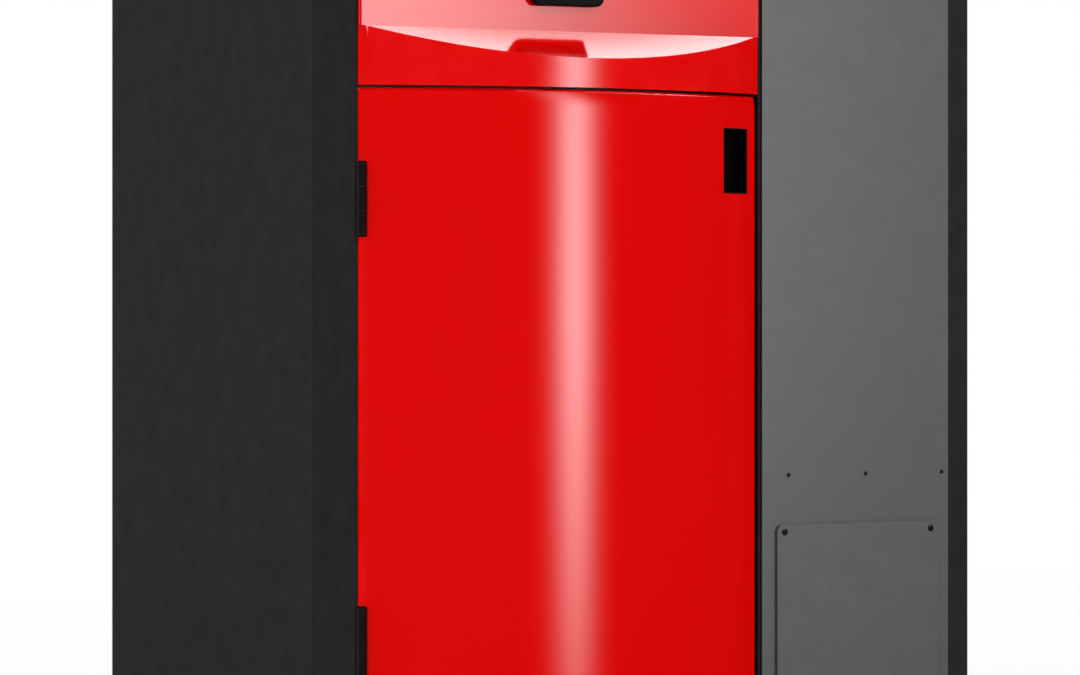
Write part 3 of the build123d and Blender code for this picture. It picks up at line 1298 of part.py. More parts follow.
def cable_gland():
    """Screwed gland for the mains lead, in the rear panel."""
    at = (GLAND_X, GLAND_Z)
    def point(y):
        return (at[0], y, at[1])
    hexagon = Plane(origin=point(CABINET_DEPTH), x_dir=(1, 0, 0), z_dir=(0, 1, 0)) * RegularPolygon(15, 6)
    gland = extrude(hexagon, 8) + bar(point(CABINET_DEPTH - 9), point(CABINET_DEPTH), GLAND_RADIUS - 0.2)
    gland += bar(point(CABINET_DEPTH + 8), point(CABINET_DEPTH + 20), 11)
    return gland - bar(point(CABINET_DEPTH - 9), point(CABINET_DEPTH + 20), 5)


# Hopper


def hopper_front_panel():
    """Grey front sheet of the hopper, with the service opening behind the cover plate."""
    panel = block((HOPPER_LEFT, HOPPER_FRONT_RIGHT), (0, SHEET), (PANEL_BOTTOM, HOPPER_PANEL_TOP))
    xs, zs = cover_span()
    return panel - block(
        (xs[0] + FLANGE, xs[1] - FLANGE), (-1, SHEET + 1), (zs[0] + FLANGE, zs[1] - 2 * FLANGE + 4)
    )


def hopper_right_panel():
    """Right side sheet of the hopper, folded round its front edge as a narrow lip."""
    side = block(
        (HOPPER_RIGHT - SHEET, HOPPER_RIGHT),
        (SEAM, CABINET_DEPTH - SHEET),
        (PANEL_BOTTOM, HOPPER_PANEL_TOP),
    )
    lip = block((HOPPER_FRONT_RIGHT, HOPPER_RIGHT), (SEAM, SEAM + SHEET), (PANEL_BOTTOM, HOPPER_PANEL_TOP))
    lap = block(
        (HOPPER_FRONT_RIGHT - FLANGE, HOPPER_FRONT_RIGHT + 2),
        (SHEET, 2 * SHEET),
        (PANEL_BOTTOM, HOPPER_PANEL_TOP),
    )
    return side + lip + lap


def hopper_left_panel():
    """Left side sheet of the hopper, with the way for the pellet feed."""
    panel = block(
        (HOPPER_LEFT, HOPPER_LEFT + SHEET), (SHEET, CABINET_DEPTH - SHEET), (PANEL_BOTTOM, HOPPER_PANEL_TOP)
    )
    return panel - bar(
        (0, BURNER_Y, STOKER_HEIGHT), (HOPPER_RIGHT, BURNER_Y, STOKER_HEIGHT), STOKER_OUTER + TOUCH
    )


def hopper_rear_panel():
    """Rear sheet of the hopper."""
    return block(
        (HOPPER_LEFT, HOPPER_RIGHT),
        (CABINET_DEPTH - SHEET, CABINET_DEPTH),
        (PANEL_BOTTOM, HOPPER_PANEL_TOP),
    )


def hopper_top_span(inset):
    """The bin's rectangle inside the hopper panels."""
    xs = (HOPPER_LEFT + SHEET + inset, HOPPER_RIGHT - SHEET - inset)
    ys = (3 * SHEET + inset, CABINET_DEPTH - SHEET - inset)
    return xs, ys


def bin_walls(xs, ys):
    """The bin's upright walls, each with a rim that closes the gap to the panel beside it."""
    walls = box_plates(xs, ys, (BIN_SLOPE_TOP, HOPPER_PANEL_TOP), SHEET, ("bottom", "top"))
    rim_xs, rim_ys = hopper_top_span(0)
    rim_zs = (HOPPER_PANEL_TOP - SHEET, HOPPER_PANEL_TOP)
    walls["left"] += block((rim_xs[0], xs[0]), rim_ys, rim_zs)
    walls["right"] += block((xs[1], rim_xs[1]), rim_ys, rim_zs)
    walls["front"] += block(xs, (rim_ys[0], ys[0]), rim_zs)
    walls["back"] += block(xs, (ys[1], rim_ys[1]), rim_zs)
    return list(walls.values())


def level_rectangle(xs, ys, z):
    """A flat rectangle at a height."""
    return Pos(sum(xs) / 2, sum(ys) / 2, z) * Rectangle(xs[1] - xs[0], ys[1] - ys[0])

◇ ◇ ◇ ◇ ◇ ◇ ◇

### Problem description
Extract the complete listing verbatim.

### Written answer
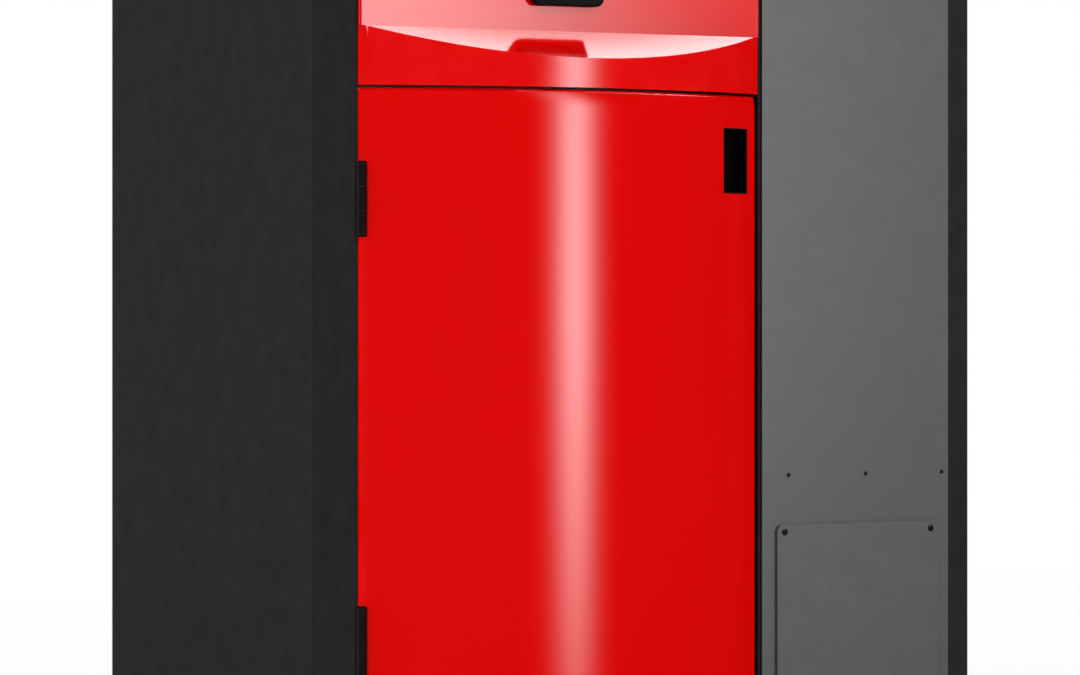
Write part 3 of the build123d and Blender code for this picture. It picks up at line 1298 of part.py. More parts follow.
def cable_gland():
    """Screwed gland for the mains lead, in the rear panel."""
    at = (GLAND_X, GLAND_Z)
    def point(y):
        return (at[0], y, at[1])
    hexagon = Plane(origin=point(CABINET_DEPTH), x_dir=(1, 0, 0), z_dir=(0, 1, 0)) * RegularPolygon(15, 6)
    gland = extrude(hexagon, 8) + bar(point(CABINET_DEPTH - 9), point(CABINET_DEPTH), GLAND_RADIUS - 0.2)
    gland += bar(point(CABINET_DEPTH + 8), point(CABINET_DEPTH + 20), 11)
    return gland - bar(point(CABINET_DEPTH - 9), point(CABINET_DEPTH + 20), 5)


# Hopper


def hopper_front_panel():
    """Grey front sheet of the hopper, with the service opening behind the cover plate."""
    panel = block((HOPPER_LEFT, HOPPER_FRONT_RIGHT), (0, SHEET), (PANEL_BOTTOM, HOPPER_PANEL_TOP))
    xs, zs = cover_span()
    return panel - block(
        (xs[0] + FLANGE, xs[1] - FLANGE), (-1, SHEET + 1), (zs[0] + FLANGE, zs[1] - 2 * FLANGE + 4)
    )


def hopper_right_panel():
    """Right side sheet of the hopper, folded round its front edge as a narrow lip."""
    side = block(
        (HOPPER_RIGHT - SHEET, HOPPER_RIGHT),
        (SEAM, CABINET_DEPTH - SHEET),
        (PANEL_BOTTOM, HOPPER_PANEL_TOP),
    )
    lip = block((HOPPER_FRONT_RIGHT, HOPPER_RIGHT), (SEAM, SEAM + SHEET), (PANEL_BOTTOM, HOPPER_PANEL_TOP))
    lap = block(
        (HOPPER_FRONT_RIGHT - FLANGE, HOPPER_FRONT_RIGHT + 2),
        (SHEET, 2 * SHEET),
        (PANEL_BOTTOM, HOPPER_PANEL_TOP),
    )
    return side + lip + lap


def hopper_left_panel():
    """Left side sheet of the hopper, with the way for the pellet feed."""
    panel = block(
        (HOPPER_LEFT, HOPPER_LEFT + SHEET), (SHEET, CABINET_DEPTH - SHEET), (PANEL_BOTTOM, HOPPER_PANEL_TOP)
    )
    return panel - bar(
        (0, BURNER_Y, STOKER_HEIGHT), (HOPPER_RIGHT, BURNER_Y, STOKER_HEIGHT), STOKER_OUTER + TOUCH
    )


def hopper_rear_panel():
    """Rear sheet of the hopper."""
    return block(
        (HOPPER_LEFT, HOPPER_RIGHT),
        (CABINET_DEPTH - SHEET, CABINET_DEPTH),
        (PANEL_BOTTOM, HOPPER_PANEL_TOP),
    )


def hopper_top_span(inset):
    """The bin's rectangle inside the hopper panels."""
    xs = (HOPPER_LEFT + SHEET + inset, HOPPER_RIGHT - SHEET - inset)
    ys = (3 * SHEET + inset, CABINET_DEPTH - SHEET - inset)
    return xs, ys


def bin_walls(xs, ys):
    """The bin's upright walls, each with a rim that closes the gap to the panel beside it."""
    walls = box_plates(xs, ys, (BIN_SLOPE_TOP, HOPPER_PANEL_TOP), SHEET, ("bottom", "top"))
    rim_xs, rim_ys = hopper_top_span(0)
    rim_zs = (HOPPER_PANEL_TOP - SHEET, HOPPER_PANEL_TOP)
    walls["left"] += block((rim_xs[0], xs[0]), rim_ys, rim_zs)
    walls["right"] += block((xs[1], rim_xs[1]), rim_ys, rim_zs)
    walls["front"] += block(xs, (rim_ys[0], ys[0]), rim_zs)
    walls["back"] += block(xs, (ys[1], rim_ys[1]), rim_zs)
    return list(walls.values())


def level_rectangle(xs, ys, z):
    """A flat rectangle at a height."""
    return Pos(sum(xs) / 2, sum(ys) / 2, z) * Rectangle(xs[1] - xs[0], ys[1] - ys[0])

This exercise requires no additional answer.